Problem
Quote exactly the lines spanning from the top of the data below to the line that contains "seen from above", including both.

Information supplied
· · · · · · ·

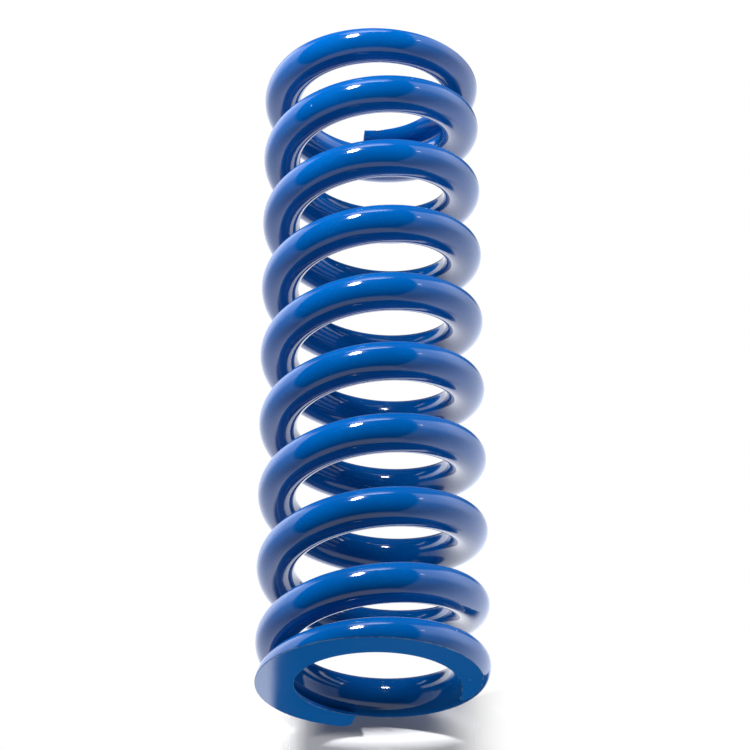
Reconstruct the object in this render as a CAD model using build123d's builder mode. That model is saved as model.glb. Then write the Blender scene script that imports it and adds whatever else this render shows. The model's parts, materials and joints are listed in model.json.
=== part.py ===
from build123d import *
from itertools import pairwise
import math
import os

# Coil-over compression spring: one round wire wound right-handed, with both ends closed and ground
# flat. A real spring is a single piece that bends everywhere. Here the wire is divided into its two
# end coils and its active coils, so that the spring can shorten as a stack of coils that slide along
# its axis. Millimetres. Z is the spring's axis, and the origin is the centre of the lower ground face.

# Driving dimensions
inner_diameter = 66.1
wire_diameter = 16.8
active_pitch = 34.85
total_turns = 9.98
lower_tip_angle = 102.6  # where the wire starts, counter-clockwise from +X seen from above

# Each end: turns at the closed pitch, turns over which the pitch opens up, and the tip's thickness
# once it is ground.
lower_end = {"closed": 0.865, "opening": 0.41, "tip_thickness": 3.6}
upper_end = {"closed": 0.525, "opening": 0.60, "tip_thickness": 5.5}
closing_gap = 0.25  # between a tip and the coil that lies on it

# Where the wire is divided
end_coil_turns = 1.48
active_coil_count = 7

# Making the solids
ramp_spans = 5  # spans swept one by one where the pitch opens up, since each stays exact
span_steps = 3  # steps from point to point along each of them
trim_allowance = 0.02  # turns swept past a cut, then trimmed back to it
trim_size = 1.5 * wire_diameter

# Derived dimensions
wire_radius = wire_diameter / 2
mean_radius = (inner_diameter + wire_diameter) / 2
active_coil_turns = (total_turns - 2 * end_coil_turns) / active_coil_count
first_cut = end_coil_turns
last_cut = total_turns - end_coil_turns


def opened_turns(turns, end):
    """Turns' worth of full pitch between an end's tip and a place this many turns from it."""
    share = min(max((turns - end["closed"]) / end["opening"], 0), 1)
    beyond = max(turns - end["closed"] - end["opening"], 0)
    return end["opening"] * (share**3 - share**4 / 2) + beyond


def closed_pitch(end):
    """The pitch next to the tip: one turn on, the wire lies over the tip with the closing gap."""
    opened = opened_turns(1, end)
    return (wire_diameter + closing_gap - active_pitch * opened) / (1 - opened)


def pitch_near(turns, end):
    """The pitch this many turns from an end's tip."""
    share = min(max((turns - end["closed"]) / end["opening"], 0), 1)
    return closed_pitch(end) + (active_pitch - closed_pitch(end)) * share**2 * (3 - 2 * share)


def height_near(turns, end):
    """How far the wire's centre is inside an end's ground face, this many turns from its tip."""
    opened = opened_turns(turns, end)
    tip_height = end["tip_thickness"] - wire_radius
    return tip_height + closed_pitch(end) * (turns - opened) + active_pitch * opened


middle_turn = total_turns / 2
free_length = height_near(middle_turn, lower_end) + height_near(middle_turn, upper_end)


def centre_height(turn):
    """Height of the wire's centre, counting turns from the lower tip."""
    if turn <= middle_turn:
        return height_near(turn, lower_end)
    return free_length - height_near(total_turns - turn, upper_end)


def pitch_at(turn):
    """Climb per turn, counting turns from the lower tip."""
    if turn <= middle_turn:
        return pitch_near(turn, lower_end)
    return pitch_near(total_turns - turn, upper_end)


def angle_at(turn):
    """Angle about the axis, in radians."""
    return math.radians(lower_tip_angle + 360 * turn)


def centre(turn):
    """The wire's centre."""
    angle = angle_at(turn)
    return Vector(mean_radius * math.cos(angle), mean_radius * math.sin(angle), centre_height(turn))


def outward(turn):
    """Unit vector from the axis towards the wire."""
    return Vector(math.cos(angle_at(turn)), math.sin(angle_at(turn)), 0)


def along_wire(turn):
    """Unit vector along the wire, upwards."""
    level = Vector(-math.sin(angle_at(turn)), math.cos(angle_at(turn)), 0)
    return (level * (2 * math.pi * mean_radius) + Vector(0, 0, pitch_at(turn))).normalized()


def section_plane(turn):
    """Plane square to the wire."""
    return Plane(origin=centre(turn), x_dir=outward(turn), z_dir=along_wire(turn))


def cutting_plane(turn):
    """Upright plane through the axis. Coils cut on it slide past each other without binding."""
    return Plane(origin=centre(turn), x_dir=outward(turn), z_dir=outward(turn).rotate(Axis.Z, 90))


def steady_path(first_turn, last_turn):
    """Centre line of a stretch with one pitch, as an exact helix."""
    pitch = pitch_at((first_turn + last_turn) / 2)
    climb = pitch * (last_turn - first_turn)
    start = Vector(0, 0, centre_height(first_turn))
    helix = Helix(pitch, climb, mean_radius, center=start, mode=Mode.PRIVATE)
    return helix.rotate(Axis.Z, math.degrees(angle_at(first_turn)))


def ramp_path(first_turn, last_turn):
    """Centre line of a short span where the pitch changes."""
    step = (last_turn - first_turn) / span_steps
    centres = [centre(first_turn + number * step) for number in range(span_steps + 1)]
    ends = [along_wire(first_turn), along_wire(last_turn)]
    return Spline(centres, tangents=ends, mode=Mode.PRIVATE)


def wire_paths(first_turn, ramp_start, ramp_end, last_turn):
    """Where each stretch of an end coil starts, and its centre line: steady, ramp spans, steady."""
    ramp_turns = [
        ramp_start + (ramp_end - ramp_start) * number / ramp_spans for number in range(ramp_spans + 1)
    ]
    paths = [(first_turn, steady_path(first_turn, ramp_start))]
    paths += [(start, ramp_path(start, end)) for start, end in pairwise(ramp_turns)]
    paths.append((ramp_end, steady_path(ramp_end, last_turn)))
    return paths


def save(piece, name):
    """Label a finished piece and write its file."""
    piece.part.label = name
    export_step(piece.part, f"parts/{name}.step")


os.makedirs("parts", exist_ok=True)

# Lower end coil: from the lower tip up to the first cut, ground flat underneath
closed_until = lower_end["closed"]
open_from = closed_until + lower_end["opening"]
with BuildPart() as lower_end_coil:
    for start, path in wire_paths(0, closed_until, open_from, first_cut + trim_allowance):
        with BuildSketch(section_plane(start)):
            Circle(wire_radius)
        sweep(path=path, is_frenet=True)
    with BuildSketch(cutting_plane(first_cut)):
        Rectangle(trim_size, trim_size)
    extrude(amount=trim_size, mode=Mode.SUBTRACT)
    split(bisect_by=Plane.XY, keep=Keep.TOP)
save(lower_end_coil, "lower_end_coil")

# Active coils, one after another
for number in range(1, active_coil_count + 1):
    first_turn = first_cut + (number - 1) * active_coil_turns
    last_turn = first_turn + active_coil_turns
    with BuildPart() as active_coil:
        with BuildSketch(section_plane(first_turn - trim_allowance)):
            Circle(wire_radius)
        sweep(path=steady_path(first_turn - trim_allowance, last_turn + trim_allowance), is_frenet=True)
        with BuildSketch(cutting_plane(first_turn)):
            Rectangle(trim_size, trim_size)
        extrude(amount=-trim_size, mode=Mode.SUBTRACT)
        with BuildSketch(cutting_plane(last_turn)):
            Rectangle(trim_size, trim_size)
        extrude(amount=trim_size, mode=Mode.SUBTRACT)
    save(active_coil, f"active_coil_{number}")

# Upper end coil: from the last cut up to the upper tip, ground flat on top
closed_from = total_turns - upper_end["closed"]
open_until = closed_from - upper_end["opening"]
with BuildPart() as upper_end_coil:
    for start, path in wire_paths(last_cut - trim_allowance, open_until, closed_from, total_turns):
        with BuildSketch(section_plane(start)):
            Circle(wire_radius)
        sweep(path=path, is_frenet=True)
    with BuildSketch(cutting_plane(last_cut)):
        Rectangle(trim_size, trim_size)
    extrude(amount=-trim_size, mode=Mode.SUBTRACT)
    split(bisect_by=Plane.XY.offset(free_length), keep=Keep.BOTTOM)
save(upper_end_coil, "upper_end_coil")

print("free length", round(free_length, 2), "outer diameter", inner_diameter + 2 * wire_diameter)
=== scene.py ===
from functools import partial
import json
import math

import bpy
import numpy as np
from mathutils import Matrix, Vector


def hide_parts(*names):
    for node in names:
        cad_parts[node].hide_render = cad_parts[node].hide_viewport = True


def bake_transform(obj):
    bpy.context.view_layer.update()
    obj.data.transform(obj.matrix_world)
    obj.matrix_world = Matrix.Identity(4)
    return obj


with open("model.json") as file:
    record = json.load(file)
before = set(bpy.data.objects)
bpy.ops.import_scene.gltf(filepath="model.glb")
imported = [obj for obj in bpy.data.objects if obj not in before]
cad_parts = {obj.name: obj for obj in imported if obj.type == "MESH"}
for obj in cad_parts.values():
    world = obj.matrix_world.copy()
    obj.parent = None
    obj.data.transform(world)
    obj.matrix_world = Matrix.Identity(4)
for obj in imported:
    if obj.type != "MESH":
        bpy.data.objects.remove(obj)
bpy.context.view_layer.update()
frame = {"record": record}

# ---------------------------------------------------------------------------------------------
# The spring's dimensions, in metres and turns. Inner radius and free length are the frame's own.
# ---------------------------------------------------------------------------------------------
MOUNTS = {mount["name"]: mount for mount in frame["record"]["mounts"]}
INNER_RADIUS = MOUNTS["guide_bore"]["dims"]["r_mm"] / 1000
FREE_LENGTH = MOUNTS["upper_seat"]["pos_m"][2]
WIRE_RADIUS = 0.0084
MEAN_RADIUS = INNER_RADIUS + WIRE_RADIUS
ACTIVE_PITCH = 0.03485
TOTAL_TURNS = 9.98
LOWER_TIP_ANGLE = 102.6
END_COIL_TURNS = 1.48
ACTIVE_COILS = 7
CLOSING_GAP = 0.00025
LOWER_END = {"closed": 0.865, "opening": 0.41, "tip_thickness": 0.0036}
UPPER_END = {"closed": 0.525, "opening": 0.60, "tip_thickness": 0.0055}
# What grinding leaves at each tip: the radius that rounds the outer corner, and a nick across the flat.
LOWER_TIP = {"corner": 0.0042, "nick_depth": 0.0}
UPPER_TIP = {"corner": 0.0012, "nick_depth": 0.0009}
NICK_START, NICK_STOP, NICK_SLOPE = 0.0066, 0.0100, 0.0007  # distances from the tip along the wire
GROUND_EDGE = 0.00045  # how far the rounding of a ground face's edge reaches
TIP_EDGE = 0.0004  # how far the rounding of the wire's cut tips reaches

# Mesh density. A ring of points has FLAT_POINTS on the side that may be ground flat, two at each edge
# of the flat, and ARC_POINTS on the round side.
RINGS_PER_TURN = 160
FLAT_POINTS = 13
ARC_POINTS = 41
RING_POINTS = FLAT_POINTS + ARC_POINTS + 4
EVEN_STEP = 2 * math.pi / RING_POINTS
MOST_EDGE = 0.4  # of half the flat, taken up by the rounding where the flat is narrow
EDGE_POINT, LAST_FLAT_POINT = 0.75, 0.5  # their angles, as shares of the angle where the edge ends
SPREAD_TURNS = 0.12  # past a flat's end, turns over which its points spread round the wire again
TINY_ANGLE = 0.02  # where the flat ends, between its points
SEARCH_TURNS = np.linspace(0, 1.2, 4801)  # among which the flat's end is found
RING_CLEARANCE = 0.3 / RINGS_PER_TURN  # an even ring this near an extra one is left out
FEATHER_TURNS, FEATHER_RINGS = 0.03, 9  # extra rings before the flat's end
TIP_SPAN, TIP_RINGS = 0.0045, 12  # extra rings at a tip
NICK_RINGS = 15


# ---------------------------------------------------------------------------------------------
# The wire's centre line, from the same formulas as the CAD model
# ---------------------------------------------------------------------------------------------
def opened_turns(turns, end):
    """Turns' worth of full pitch between an end's tip and a place this many turns from it."""
    share = np.clip((turns - end["closed"]) / end["opening"], 0, 1)
    beyond = np.maximum(turns - end["closed"] - end["opening"], 0)
    return end["opening"] * (share**3 - share**4 / 2) + beyond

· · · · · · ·

Expected answer
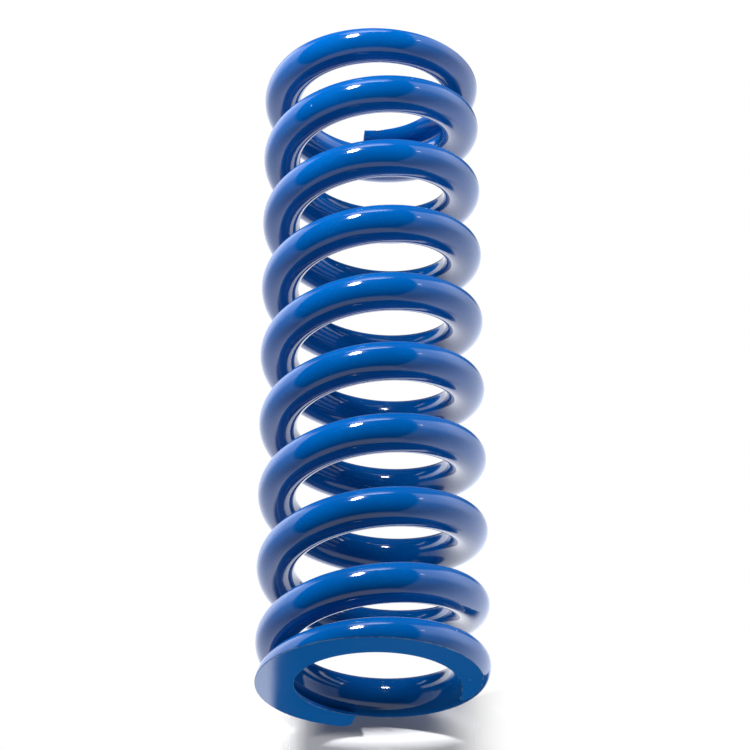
Reconstruct the object in this render as a CAD model using build123d's builder mode. That model is saved as model.glb. Then write the Blender scene script that imports it and adds whatever else this render shows. The model's parts, materials and joints are listed in model.json.
=== part.py ===
from build123d import *
from itertools import pairwise
import math
import os

# Coil-over compression spring: one round wire wound right-handed, with both ends closed and ground
# flat. A real spring is a single piece that bends everywhere. Here the wire is divided into its two
# end coils and its active coils, so that the spring can shorten as a stack of coils that slide along
# its axis. Millimetres. Z is the spring's axis, and the origin is the centre of the lower ground face.

# Driving dimensions
inner_diameter = 66.1
wire_diameter = 16.8
active_pitch = 34.85
total_turns = 9.98
lower_tip_angle = 102.6  # where the wire starts, counter-clockwise from +X seen from above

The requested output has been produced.